_PROBLEM TO WORK ON_
Look through the lines below and extract each one that contains "this".

_SUPPLIED MATERIAL_
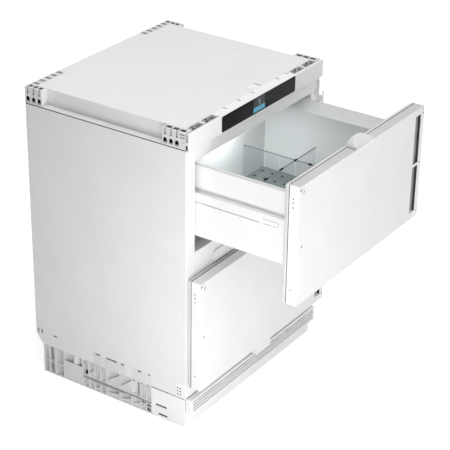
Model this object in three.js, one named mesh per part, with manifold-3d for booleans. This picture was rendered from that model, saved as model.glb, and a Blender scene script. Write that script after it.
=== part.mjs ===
// Undercounter drawer refrigerator: a built-in cabinet for a 600 mm niche, with two insulated
// drawers on telescopic rails, a control fascia, and a cooling machine in its base.
// Millimetres. +Z is up, the drawers open towards -Y, and X = 0 is the plane of symmetry.
// The origin is on the floor, under the middle of the cabinet.
import * as THREE from "three";
import { mergeVertices } from "three/addons/utils/BufferGeometryUtils.js";
import Module from "manifold-3d";

const wasm = await Module();
wasm.setup();

// ---------------------------------------------------------------- driving dimensions
const SEAT = 0.3; // gap kept between two faces that touch
const CUT = 2; // how far a cutting solid runs past the face that it opens

// Cabinet
const CABINET_WIDTH = 595;
const CABINET_HEIGHT = 820;
const CABINET_DEPTH = 500; // from the front of the fascia to the back panel
const SHEET = 1.2; // outer sheet steel
const BASE_HEIGHT = 86;
const HEAD_HEIGHT = 42; // the top cover and the corner blocks stand this far over the sides
const HEAD_INSET = 21.5; // the top cover stands in from the sides by this much
const HEAD_REAR_INSET = 24; // and from the back, at its rear corners
const REAR_CHAMFER = 20; // cut corner at the rear bottom of each side panel
const REAR_CHAMFER_RISE = 26;
const PANEL_SEAM = [2.6, 0.7]; // height and depth of the groove under each side panel's top fold
const PANEL_SLOT = [13, 4]; // oval slot near the rear bottom of each side panel
const PANEL_SLOT_AT = [65, 35]; // its place from the back and from the base's top
const PANEL_MARK = [4, 13]; // upright slots by the rear edge of each side panel: width and height
const PANEL_MARKS_AT = [7.5, 19.5]; // their places from the back
const PANEL_MARK_RISE = 30; // their bottom over the base's top
const MACHINE_HEIGHT = 119; // machine compartment's ceiling over the base's top
const MACHINE_DEPTH = 215;
const FOAM_TOP_DROP = 3; // the insulation stops this far under the top of the cabinet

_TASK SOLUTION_
Model this object in three.js, one named mesh per part, with manifold-3d for booleans. This picture was rendered from that model, saved as model.glb, and a Blender scene script. Write that script after it.
const HEAD_HEIGHT = 42; // the top cover and the corner blocks stand this far over the sides
const HEAD_INSET = 21.5; // the top cover stands in from the sides by this much
const FOAM_TOP_DROP = 3; // the insulation stops this far under the top of the cabinet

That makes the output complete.